Hopeful* August 8, 2012 at 11:17 pm #10 is so so very important. I recently left a job after 3 weeks because they pretty much lied about what the job would be. They stressed during the interview process that the believed that everyone should have a life outside of the office and shouldn;t stay past 5pm. In my 2nd week i was never able to leave before 7 if i was lucky. They said previous agency experience was extremely important to them, but never mentioned that they themselves didn’t run like a standard ad agency, only aspired to. There are too many inconsistencies to even go into. The thing i noticed the most on the first day was that they repeatedly described themselves as a close-knit family, but during my first week there, about half the employees didn’t acknowledge my existence. Fortunately for me another company i applied to invited me to interview and i ended up getting the job. I feel like i dodged a serious bullet.

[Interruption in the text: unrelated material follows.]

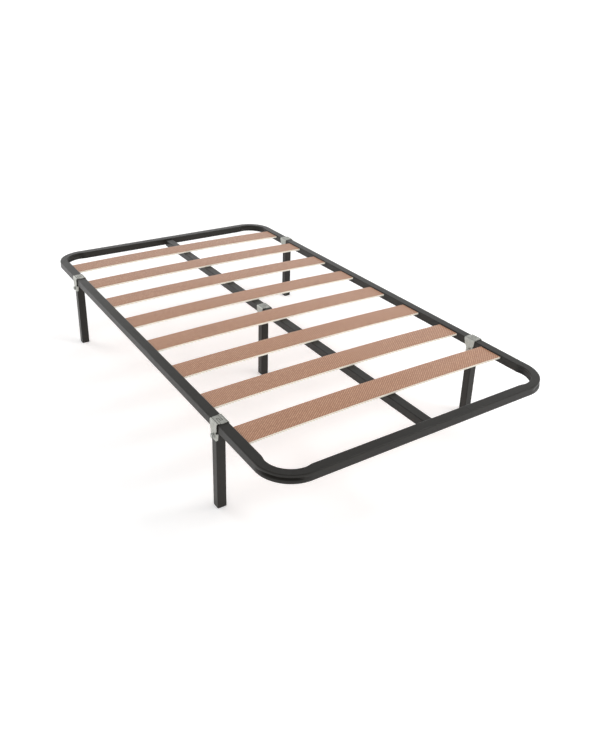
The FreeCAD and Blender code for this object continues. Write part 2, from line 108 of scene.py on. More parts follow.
SLAT_THICKNESS = 7 * MM
SLAT_EDGE_RADIUS = 1 * MM
SLAT_RINGS = 56
SLAT_EDGE_STEPS = 4
SLAT_FLAT_STEPS = 8
FILM_FACING = 0.8                   # faces that look up or down more than this carry the film
WEAVE_ANGLE = math.radians(51)
PLY_COUNT = 5
PLY_GROOVE = 0.15 * MM
SLOT_CLEARANCE = 0.15 * MM

# ---- clamps, in millimetres about the leg's axis, below the rail's top -------------------------

SHEET = 2.0
SHEET_EDGE = 0.35
OVER_RAIL = 0.4
FOLD_MIDDLE_RADIUS = 3.0
SADDLE_RUN = 22.2                   # from the tip of the hook to the start of the fold
OUTER_PLATE_X = -16.5               # middle of the sheet
INNER_PLATE_X = 22.5
OUTER_SADDLE_HALF = 21.5
INNER_SADDLE_HALF = 24.0
PLATE_HALF = 18.0
SHORT_SHOULDER = 6.0                # where each edge starts to narrow
LONG_SHOULDER = 19.0
SHOULDER_DROP = 7.0
SHOULDER_RADIUS = 2.5
SHOULDER_FOOT_RADIUS = 0.8
NOTCH_TOP = 26.0
NOTCH_BOTTOM = 32.0
NOTCH_HALF = 14.0
NOTCH_RADIUS = 1.2
NOTCH_FOOT_RADIUS = 0.4
LOBE_BOTTOM = 59.0
LOBE_CORNER = 4.5
LOBE_RIM_RADIUS = 3.0
LOBE_TIP_RADIUS = 3.5
FLANGE_RADIUS = 2.0
FLANGE_STRAIGHT = 5.0
FLANGE_SLOPE = 1.5                  # the rim's upper end is cut at a slant
OUTER_FLANGE_TOP = 31.5
FLANGE_TOP_RADIUS = 1.2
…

Samantha Jane Bolin* August 10, 2012 at 9:15 am I work in a small office with a boss who is a transplant from another field. A couple of years ago, our AA left for ajob with more pay and benefits. I was tasked with reviewing resumes and interviewing to narrow the pool. I love open ended questions and have some good ones. He wanted me to interview someone who was recently laid off from his previous place of employment-his partners said she was good, wrote letters of recommendation (yes, they did!), so I interviewed her. It was obvious that she was not a good fit. I could easily tell she had no initiative, a phone call with her previous supervisor (not his partners-the office manager) confirmed my suspicions. So, I didn’t advance her. My top two choices turned us down, so rather than reopen the process, he hired her. Two years later he constantly complains about not having an assistant! When I remind him that she’s there, he says he can’t give her stuff to do. So, we pay her to work full time and she’s busy about 20 hours a week. Moral of the story: he was too concerned about filling the job quickly rather than correctly. I pay the price every day bc I have to do all of the thigs she can’t/won’t do. Drives me crazy.